>> Begin
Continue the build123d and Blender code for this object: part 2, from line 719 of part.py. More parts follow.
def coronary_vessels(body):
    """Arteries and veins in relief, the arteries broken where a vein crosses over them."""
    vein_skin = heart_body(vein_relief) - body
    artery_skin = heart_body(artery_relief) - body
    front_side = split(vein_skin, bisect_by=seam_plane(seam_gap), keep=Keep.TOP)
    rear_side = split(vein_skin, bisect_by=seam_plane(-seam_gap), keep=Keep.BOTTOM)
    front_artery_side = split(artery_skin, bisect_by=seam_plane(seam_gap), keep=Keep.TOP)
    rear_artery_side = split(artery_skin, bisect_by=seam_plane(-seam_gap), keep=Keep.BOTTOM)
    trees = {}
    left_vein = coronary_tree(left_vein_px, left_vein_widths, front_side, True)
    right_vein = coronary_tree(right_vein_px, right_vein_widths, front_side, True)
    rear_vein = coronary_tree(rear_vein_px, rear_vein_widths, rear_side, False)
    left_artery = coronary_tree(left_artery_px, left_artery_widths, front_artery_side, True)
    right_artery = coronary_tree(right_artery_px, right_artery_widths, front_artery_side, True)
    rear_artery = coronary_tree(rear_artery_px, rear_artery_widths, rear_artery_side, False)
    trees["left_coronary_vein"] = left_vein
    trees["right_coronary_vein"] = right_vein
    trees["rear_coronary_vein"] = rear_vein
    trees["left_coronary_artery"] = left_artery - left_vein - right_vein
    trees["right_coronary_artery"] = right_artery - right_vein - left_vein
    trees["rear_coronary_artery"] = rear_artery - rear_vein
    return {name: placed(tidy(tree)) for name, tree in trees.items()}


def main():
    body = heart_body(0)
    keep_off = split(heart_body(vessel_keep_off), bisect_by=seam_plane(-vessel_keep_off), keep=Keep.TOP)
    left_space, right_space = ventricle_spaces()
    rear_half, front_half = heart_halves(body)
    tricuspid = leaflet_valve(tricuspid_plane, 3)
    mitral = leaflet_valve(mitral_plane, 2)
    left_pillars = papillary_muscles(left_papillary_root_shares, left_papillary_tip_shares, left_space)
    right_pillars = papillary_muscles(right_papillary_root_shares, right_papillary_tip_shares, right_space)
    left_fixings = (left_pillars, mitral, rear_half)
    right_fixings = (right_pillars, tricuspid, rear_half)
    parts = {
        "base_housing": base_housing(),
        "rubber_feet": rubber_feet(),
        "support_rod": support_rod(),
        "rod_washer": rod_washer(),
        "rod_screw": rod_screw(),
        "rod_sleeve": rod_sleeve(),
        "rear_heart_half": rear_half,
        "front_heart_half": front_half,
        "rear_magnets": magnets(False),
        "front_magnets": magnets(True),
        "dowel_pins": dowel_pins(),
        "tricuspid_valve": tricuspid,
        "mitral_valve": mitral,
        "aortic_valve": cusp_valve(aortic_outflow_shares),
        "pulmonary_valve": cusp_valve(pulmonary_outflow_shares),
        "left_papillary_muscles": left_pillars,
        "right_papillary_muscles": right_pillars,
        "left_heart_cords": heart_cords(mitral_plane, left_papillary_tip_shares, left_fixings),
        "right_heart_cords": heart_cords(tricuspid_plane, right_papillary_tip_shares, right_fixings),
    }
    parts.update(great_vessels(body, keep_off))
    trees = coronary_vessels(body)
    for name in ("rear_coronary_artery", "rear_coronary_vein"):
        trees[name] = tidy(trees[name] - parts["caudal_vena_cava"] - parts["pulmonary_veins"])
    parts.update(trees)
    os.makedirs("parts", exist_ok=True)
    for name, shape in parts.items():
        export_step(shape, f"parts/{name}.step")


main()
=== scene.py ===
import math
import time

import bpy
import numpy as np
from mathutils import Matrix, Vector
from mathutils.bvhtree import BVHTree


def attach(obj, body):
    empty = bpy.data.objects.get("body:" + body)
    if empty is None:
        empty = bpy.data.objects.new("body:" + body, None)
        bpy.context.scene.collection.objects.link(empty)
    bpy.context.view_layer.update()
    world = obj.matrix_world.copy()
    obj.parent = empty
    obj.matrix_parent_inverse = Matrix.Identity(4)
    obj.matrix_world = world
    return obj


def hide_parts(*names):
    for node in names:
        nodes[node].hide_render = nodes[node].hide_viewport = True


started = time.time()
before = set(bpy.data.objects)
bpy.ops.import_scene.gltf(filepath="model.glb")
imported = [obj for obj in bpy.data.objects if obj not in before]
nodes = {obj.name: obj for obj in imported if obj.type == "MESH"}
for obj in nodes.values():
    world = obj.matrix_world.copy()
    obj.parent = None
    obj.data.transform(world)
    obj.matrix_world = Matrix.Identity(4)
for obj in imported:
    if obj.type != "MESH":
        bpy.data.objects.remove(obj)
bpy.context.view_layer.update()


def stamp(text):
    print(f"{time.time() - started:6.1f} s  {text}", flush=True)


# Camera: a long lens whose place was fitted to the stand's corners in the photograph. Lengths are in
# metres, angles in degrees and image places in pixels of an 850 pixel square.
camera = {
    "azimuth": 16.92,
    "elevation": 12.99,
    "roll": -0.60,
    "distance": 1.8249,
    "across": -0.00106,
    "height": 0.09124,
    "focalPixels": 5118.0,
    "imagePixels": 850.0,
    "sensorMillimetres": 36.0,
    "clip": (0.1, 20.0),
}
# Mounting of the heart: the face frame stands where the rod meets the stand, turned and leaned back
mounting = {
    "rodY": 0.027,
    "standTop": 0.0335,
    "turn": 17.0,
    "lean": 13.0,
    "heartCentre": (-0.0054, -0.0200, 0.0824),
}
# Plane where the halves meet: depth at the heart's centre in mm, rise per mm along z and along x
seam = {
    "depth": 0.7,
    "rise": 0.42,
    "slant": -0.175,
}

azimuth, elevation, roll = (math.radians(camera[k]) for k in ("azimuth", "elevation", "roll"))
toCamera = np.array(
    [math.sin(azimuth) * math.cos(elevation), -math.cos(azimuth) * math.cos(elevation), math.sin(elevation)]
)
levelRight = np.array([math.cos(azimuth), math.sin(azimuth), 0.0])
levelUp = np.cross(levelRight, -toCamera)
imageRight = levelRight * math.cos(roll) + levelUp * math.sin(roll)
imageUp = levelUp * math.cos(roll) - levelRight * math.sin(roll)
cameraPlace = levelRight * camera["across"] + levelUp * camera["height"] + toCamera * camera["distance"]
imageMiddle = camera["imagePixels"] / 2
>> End
>> Begin
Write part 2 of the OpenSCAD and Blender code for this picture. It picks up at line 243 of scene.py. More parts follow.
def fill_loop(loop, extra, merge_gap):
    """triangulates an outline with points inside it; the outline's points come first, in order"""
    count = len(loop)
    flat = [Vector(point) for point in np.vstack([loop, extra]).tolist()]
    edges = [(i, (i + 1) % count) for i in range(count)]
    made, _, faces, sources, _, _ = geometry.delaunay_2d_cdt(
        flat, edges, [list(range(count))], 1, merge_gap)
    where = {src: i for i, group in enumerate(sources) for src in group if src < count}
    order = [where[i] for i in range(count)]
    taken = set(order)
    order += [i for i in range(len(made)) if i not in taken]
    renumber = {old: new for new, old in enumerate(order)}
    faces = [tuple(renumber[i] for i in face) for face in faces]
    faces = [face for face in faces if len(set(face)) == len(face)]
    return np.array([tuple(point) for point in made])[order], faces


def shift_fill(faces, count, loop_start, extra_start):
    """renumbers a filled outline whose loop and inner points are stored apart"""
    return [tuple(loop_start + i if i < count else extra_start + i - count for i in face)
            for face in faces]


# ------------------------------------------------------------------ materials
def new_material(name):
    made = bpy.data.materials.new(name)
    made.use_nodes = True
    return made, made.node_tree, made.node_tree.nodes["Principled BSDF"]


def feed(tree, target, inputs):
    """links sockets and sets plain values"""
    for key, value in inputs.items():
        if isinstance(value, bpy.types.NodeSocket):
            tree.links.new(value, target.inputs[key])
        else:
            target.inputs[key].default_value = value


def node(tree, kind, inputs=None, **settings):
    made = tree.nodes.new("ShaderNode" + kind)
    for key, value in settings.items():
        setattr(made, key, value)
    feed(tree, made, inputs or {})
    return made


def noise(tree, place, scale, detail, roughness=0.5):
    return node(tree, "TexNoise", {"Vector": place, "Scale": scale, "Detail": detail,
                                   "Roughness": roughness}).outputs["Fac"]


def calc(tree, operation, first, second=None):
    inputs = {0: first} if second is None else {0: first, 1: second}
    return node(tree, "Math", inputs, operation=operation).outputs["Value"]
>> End
WHAT YOU SHOULD DO
Retype the entries above exactly, but only from the line containing "parts.update(trees)" through the line containing "nodes[node].hide_render = nodes[node].hide_viewport", both included.

EXPECTED ANSWER
    parts.update(trees)
    os.makedirs("parts", exist_ok=True)
    for name, shape in parts.items():
        export_step(shape, f"parts/{name}.step")


main()
=== scene.py ===
import math
import time

import bpy
import numpy as np
from mathutils import Matrix, Vector
from mathutils.bvhtree import BVHTree


def attach(obj, body):
    empty = bpy.data.objects.get("body:" + body)
    if empty is None:
        empty = bpy.data.objects.new("body:" + body, None)
        bpy.context.scene.collection.objects.link(empty)
    bpy.context.view_layer.update()
    world = obj.matrix_world.copy()
    obj.parent = empty
    obj.matrix_parent_inverse = Matrix.Identity(4)
    obj.matrix_world = world
    return obj


def hide_parts(*names):
    for node in names:
        nodes[node].hide_render = nodes[node].hide_viewport = True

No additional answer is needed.